Dans le cas des Maldives, la Chine était considérée comme une alliée de taille pour l’archipel. Elle a notamment investi notamment dans la construction d’un pont de 2 kilomètres de long dans le cadre des nouvelles routes de la soie. Or, ces dernières années, l’influence de la Chine a diminué au profit de l’Inde. Aujourd’hui, dans l’archipel, la classe politique est divisée entre les pro-Chine et les pro-Inde. Une victoire du président en exercice Ibu Solih, partisan de la politique «India First», lors de l’élection présidentielle, devrait consolider les assises de l’Inde dans la région. Mais Ibrahim Solih est en mauvaise posture ayant perdu le premier tour, battu par Mohamed Muizzu, un partisan du pro-Chine.

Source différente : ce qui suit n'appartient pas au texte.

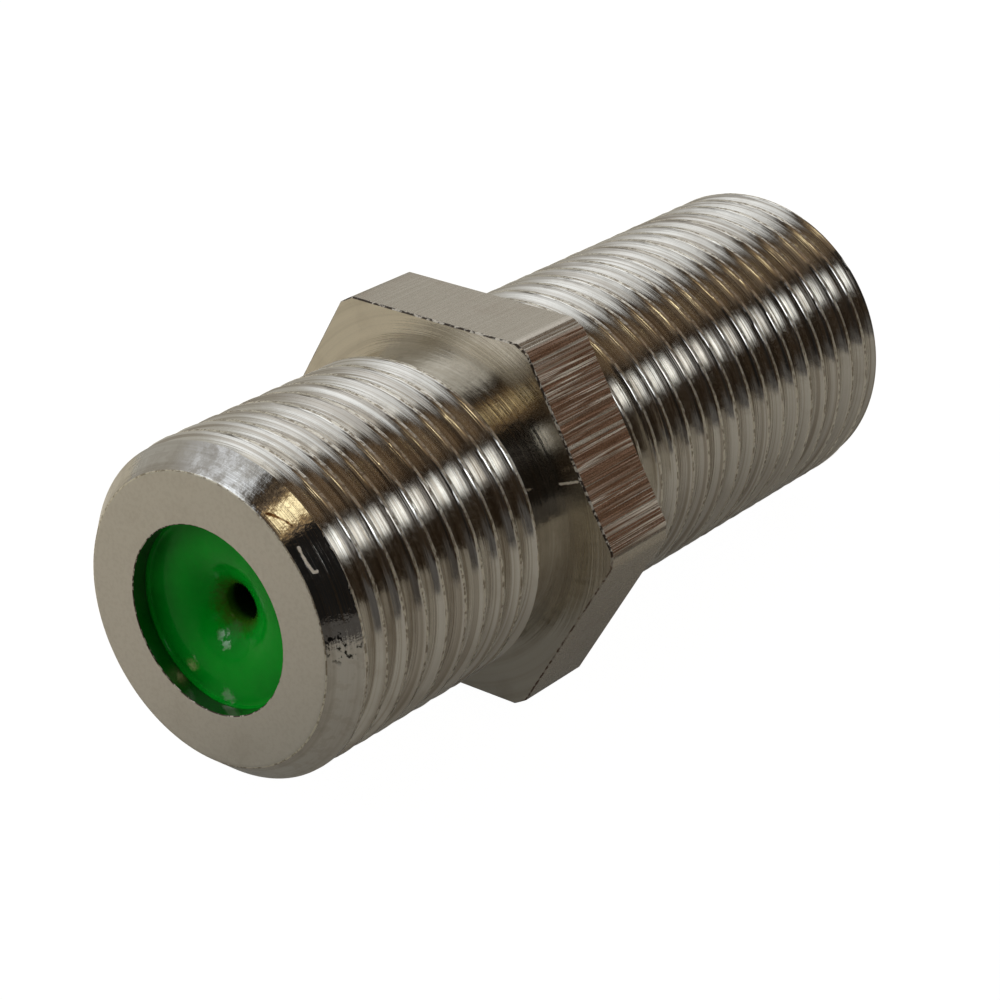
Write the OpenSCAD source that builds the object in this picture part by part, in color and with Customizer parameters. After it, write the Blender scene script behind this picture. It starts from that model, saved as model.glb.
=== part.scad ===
// Double-ended threaded coaxial coupler: a turned barrel with an off-centre hexagon, a funnel-faced
// insulator in each end and one double-ended spring contact between them.
// The barrel's axis is Y, and the origin is on that axis, midway between the two end faces.
// "Depth" in the comments is the distance from the front end face, along the axis.

/* [Barrel] */
// Length of the barrel from end face to end face
barrel_length = 26.2; // [25.0:0.1:30.0]
// Radius over the thread crests, 3/8 inch nominal
thread_r = 4.76; // [4.70:0.01:4.80]
// Radius at the bottom of the thread and of the relief grooves
root_r = 4.26; // [4.20:0.01:4.35]
// Outer radius of the flat ring on each end face
rim_r = 4.14; // [4.00:0.01:4.30]
// Length of the chamfer between the end ring and the thread crests
end_chamfer = 0.75; // [0.50:0.05:1.00]

/* [Hexagon] */
// Width across the flats
hex_width = 11.0; // [10.8:0.1:12.0]
// Thickness along the axis
hex_thickness = 2.6; // [2.2:0.1:3.4]
// Depth of its front face
hex_depth = 9.25; // [8.50:0.05:10.00]
// Radius that its corners are turned down to
hex_corner_r = 6.22; // [6.15:0.01:6.30]

/* [Relief grooves] */
// Width of the groove in front of the hexagon
front_relief = 1.30; // [1.00:0.05:1.60]
// Width of the groove behind the hexagon
rear_relief = 0.90; // [0.70:0.05:1.60]

/* [Bore] */
// Radius of the opening in each end
mouth_r = 2.65; // [2.50:0.01:2.75]
// Thickness of the barrel's front lip
lip_thickness = 0.50; // [0.40:0.05:0.70]
// Radius of the bore behind the lip
bore_r = 3.2; // [3.1:0.05:3.4]
// Length of the bushing pressed into the rear end
bushing_length = 0.90; // [0.70:0.05:1.20]

/* [Insulators] */
// Radius of the hole that guides the mating centre wire
throat_r = 0.52; // [0.50:0.01:0.60]
// Depth of the hole's mouth behind the insulator's outer edge
funnel_depth = 0.86; // [0.70:0.02:1.10]
// Length of that hole
throat_length = 0.80; // [0.60:0.05:1.00]
// Length of the plug that fills the bore
plug_length = 3.6; // [3.0:0.1:4.5]
// Outer radius of the sleeve round the contact
sleeve_r = 1.75; // [1.50:0.05:2.00]

/* [Contact] */
// Outer radius of its rolled tube
contact_r = 0.86; // [0.80:0.01:0.90]
// Thickness of its sheet
sheet = 0.20; // [0.16:0.01:0.24]
// Radius left between the leaves where they pinch the wire
pinch_r = 0.24; // [0.20:0.01:0.30]
// Length of the spring leaves
leaf_length = 5.2; // [4.0:0.1:6.0]
// Width of the slots between the leaves
leaf_slot = 0.26; // [0.20:0.02:0.34]
// Radius over the bead that holds it between the insulators
bead_r = 1.16; // [1.05:0.01:1.25]

/* [Hidden] */
$fn = 96;

// The thread's flanks lean 30 degrees from square, and so do the ends of the relief grooves
flank_run = (thread_r - root_r) * tan(30);
hex_rear = hex_depth + hex_thickness;
hex_circumradius = hex_width / 2 / cos(30);
front_thread_end = hex_depth - front_relief;
rear_thread_start = hex_rear + rear_relief;
middle = barrel_length / 2;

// Insulator face: a narrow seat under the lip, a small step, then the funnel
face_step = 0.12;
face_r = mouth_r - 0.15;
funnel_power = 3;
funnel_steps = 10;
front_face = lip_thickness;
rear_face = barrel_length - bushing_length;
sleeve_gap = 0.06;
pocket_r = contact_r + sleeve_gap;
contact_gap = 0.15;

// Contact: leaves curve in to the pinch, then flare as a lead-in
bead_width = 0.9;
bead_wall = 0.22;
bead_play = 0.02;
flare_length = 0.55;
flare_rise = 0.28;
leaf_steps = 8;
seam = 0.12;
leaf_count = 4;
// Slots stop short of the tube, where the leaves are rooted
leaf_root = 0.4;
cut_margin = 0.2;

bushing_edge = 0.12;

// Stands a shape that was drawn along Z on the barrel's axis, with its own zero at a given depth
module at_depth(depth) {
    translate([0, depth - middle, 0])
        rotate([-90, 0, 0])
            children();
}

// The same, but facing the rear end
module at_depth_reversed(depth) {
    translate([0, depth - middle, 0])
        rotate([90, 0, 0])
            children();
}

// Turned outside of the barrel: end rings, chamfers, thread crests and relief grooves
module barrel_outside() {
    rotate_extrude()
        polygon([
            [0, 0],
            [rim_r, 0],
            [thread_r, end_chamfer],
            [thread_r, front_thread_end],
            [root_r, front_thread_end + flank_run],
            [root_r, rear_thread_start - flank_run],
            [thread_r, rear_thread_start],
            [thread_r, barrel_length - end_chamfer],
            [rim_r, barrel_length],
            [0, barrel_length]
        ]);
}

// Hexagonal bar left between the two threads, its corners turned down a little
module hexagon() {
    intersection() {
        translate([0, 0, hex_depth])
            cylinder(h = hex_thickness, r = hex_circumradius, $fn = 6);
        translate([0, 0, hex_depth])
            cylinder(h = hex_thickness, r = hex_corner_r);
    }
}

// Opening through the front lip, then the bore that runs out of the rear end
module barrel_bores() {
    translate([0, 0, -cut_margin])
        cylinder(h = lip_thickness + 2 * cut_margin, r = mouth_r);
    translate([0, 0, lip_thickness])
        cylinder(h = barrel_length, r = bore_r);
}

module body() {
    color("silver")
        at_depth(0)
            difference() {
                union() {
                    barrel_outside();
                    hexagon();
                }
                barrel_bores();
            }
}

// Depth of the funnel below the insulator's step at radius r: flat near the edge, steep at the hole
function funnel(r) =
    face_step + (funnel_depth - face_step) * pow((face_r - r) / (face_r - throat_r), funnel_power);

function funnel_points() = [
    for (i = [0 : funnel_steps])
        let (r = face_r + (throat_r - face_r) * i / funnel_steps)
            [r, funnel(r)]
];

// One insulator, drawn from its outer edge inwards: plug, funnel, guide hole, pocket and sleeve
module insulator(sleeve_end) {
    pocket_depth = funnel_depth + throat_length;
    rotate_extrude()
        polygon(concat(
            [[bore_r, 0], [mouth_r, 0]],
            funnel_points(),
            [
                [throat_r, pocket_depth],
                [pocket_r, pocket_depth],
                [pocket_r, sleeve_end - bead_width / 2],
                [bead_r + bead_play, sleeve_end - bead_width / 2],
                [bead_r + bead_play, sleeve_end],
                [sleeve_r, sleeve_end],
                [sleeve_r, plug_length],
                [bore_r, plug_length]
            ]
        ));
}

module front_insulator() {
    color("green")
        at_depth(front_face)
            insulator(middle - front_face);
}

module rear_insulator() {
    color("green")
        at_depth_reversed(rear_face)
            insulator(rear_face - middle);
}

// Inner radius of the contact at a distance from its tip: flare, pinch, then out to the tube
function leaf_inner(z) =
    z < flare_length
    ? pinch_r + flare_rise * pow(1 - z / flare_length, 2)
    : pinch_r + (contact_r - sheet - pinch_r) * (1 - cos(180 * (z - flare_length) / (leaf_length - flare_length))) / 2;

function leaf_line(offset_r) = [
    for (i = [0 : leaf_steps])
        let (z = leaf_length * i / leaf_steps)
            [leaf_inner(z) + offset_r, z]
];

function reverse(points) = [for (i = [len(points) - 1 : -1 : 0]) points[i]];

// Half of the contact, from one tip to the middle of its bead
module contact_half(length) {
    bead_start = length - bead_width / 2;
    rotate_extrude()
        polygon(concat(
            leaf_line(0),
            [
                [contact_r - sheet, bead_start + bead_wall],
                [bead_r - bead_wall, bead_start + bead_wall],
                [bead_r - bead_wall, length],
                [bead_r, length],
                [bead_r, bead_start],
                [contact_r, bead_start]
            ],
            reverse(leaf_line(sheet))
        ));
}

// Saw cuts that part the leaves at one end
module leaf_slots() {
    for (k = [0 : leaf_count / 2 - 1])
        rotate([0, 0, 45 + k * 360 / leaf_count])
            translate([-2 * contact_r, -leaf_slot / 2, -cut_margin])
                cube([4 * contact_r, leaf_slot, leaf_length - leaf_root + cut_margin]);
}

module centre_contact() {
    front_tip = front_face + funnel_depth + throat_length + contact_gap;
    rear_tip = rear_face - funnel_depth - throat_length - contact_gap;
    color("goldenrod")
        difference() {
            union() {
                at_depth(front_tip)
                    contact_half(middle - front_tip);
                at_depth_reversed(rear_tip)
                    contact_half(rear_tip - middle);
            }
            at_depth(front_tip)
                leaf_slots();
            at_depth_reversed(rear_tip)
                leaf_slots();
            // Seam of the rolled sheet, along the whole tube
            at_depth(front_tip)
                translate([0, -seam / 2, -cut_margin])
                    cube([2 * bead_r, seam, rear_tip - front_tip + 2 * cut_margin]);
        }
}

// Ring that holds the rear insulator in, flush with the end face
module rear_bushing() {
    color("silver")
        at_depth(rear_face)
            rotate_extrude()
                polygon([
                    [mouth_r, 0],
                    [bore_r, 0],
                    [bore_r, bushing_length - bushing_edge],
                    [bore_r - bushing_edge, bushing_length],
                    [mouth_r + bushing_edge, bushing_length],
                    [mouth_r, bushing_length - bushing_edge]
                ]);
}

body();
front_insulator();
rear_insulator();
centre_contact();
rear_bushing();
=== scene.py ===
"""Looks of a double-ended threaded coaxial coupler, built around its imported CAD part.

Lengths in the classes are in millimetres, in the part's frame: the barrel's axis is Y, +Z is up, and
"depth" is the distance from the front end face along the axis.
"""
import logging
import math
from dataclasses import dataclass
from enum import IntEnum

import bpy
import numpy as np
from bpy.types import Material, Node, NodeSocket as Socket, NodeTree, Object
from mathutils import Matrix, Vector


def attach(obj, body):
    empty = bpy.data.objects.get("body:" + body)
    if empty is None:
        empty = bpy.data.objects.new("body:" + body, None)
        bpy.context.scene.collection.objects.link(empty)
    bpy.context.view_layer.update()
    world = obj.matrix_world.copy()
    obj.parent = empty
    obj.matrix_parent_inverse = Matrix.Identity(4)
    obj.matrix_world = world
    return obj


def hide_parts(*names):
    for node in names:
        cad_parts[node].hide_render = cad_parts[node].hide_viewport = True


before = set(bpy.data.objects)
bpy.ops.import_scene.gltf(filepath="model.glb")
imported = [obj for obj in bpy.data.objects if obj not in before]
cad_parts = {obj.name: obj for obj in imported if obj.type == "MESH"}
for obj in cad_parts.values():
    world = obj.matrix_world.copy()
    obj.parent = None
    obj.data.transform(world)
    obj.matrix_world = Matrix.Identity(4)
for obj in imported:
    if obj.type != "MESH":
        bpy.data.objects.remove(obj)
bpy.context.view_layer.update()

MM = 0.001
# edges that turn more than this stay sharp
SHARP_DEG = 32.0
# the barrel's length, its bore's radius and the radius of its two mouths
LENGTH = 26.2
BORE_R = 3.2
MOUTH_R = 2.65
log = logging.getLogger("coupler")

Colour = tuple[float, float, float]
Point = tuple[float, float, float]
# where a change begins and where it is complete
Range = tuple[float, float]
# middle and reach
Spot = tuple[Point, float]
# radius at one end of the thread, and how fast it grows from there
Cone = tuple[float, float]


class Region(IntEnum):
    """Surfaces of the barrel that are finished in different ways."""

    POLISHED = 0
    THREAD = 1
    FLAT = 2
    BORE = 3
    RIM = 4
    FACED = 5
    CREST = 6
    BURR = 7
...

Si l’Inde s’est engagée à porter ses investissements dans l’État maldivien jusqu’au montant pharaonique de 2 milliards de dollars, d’aucuns y voient un effritement de la souveraineté des Maldives.

La situation aux Maldives devrait nous interpeller. Il est primordial que Maurice renforce sa coopération avec les grandes puissances de ce monde et, que tout en préservant ses intérêts avec ses marchés traditionnels, il se positionne dans le contexte d’un développement Sud-Sud. De même, il est tout aussi vital qu’on ne brade pas notre souveraineté. Ce qui se passe sur Agalega est inquiétant. Malgré les dénégations du Premier ministre, l’India Defence Research Wing, le portail d’informations de la défense indienne, a confirmé que ce sont bien des infrastructures militaires qui sont construites sur Agalega. À un moment où le gouvernement mauricien affirme sa volonté de compléter le processus de décolonisation et négocie activement avec le Royaume-Uni pour le retour des Chagos à la République, il serait très mal vu par la communauté internationale qu’on puisse être inféodé à une puissance internationale.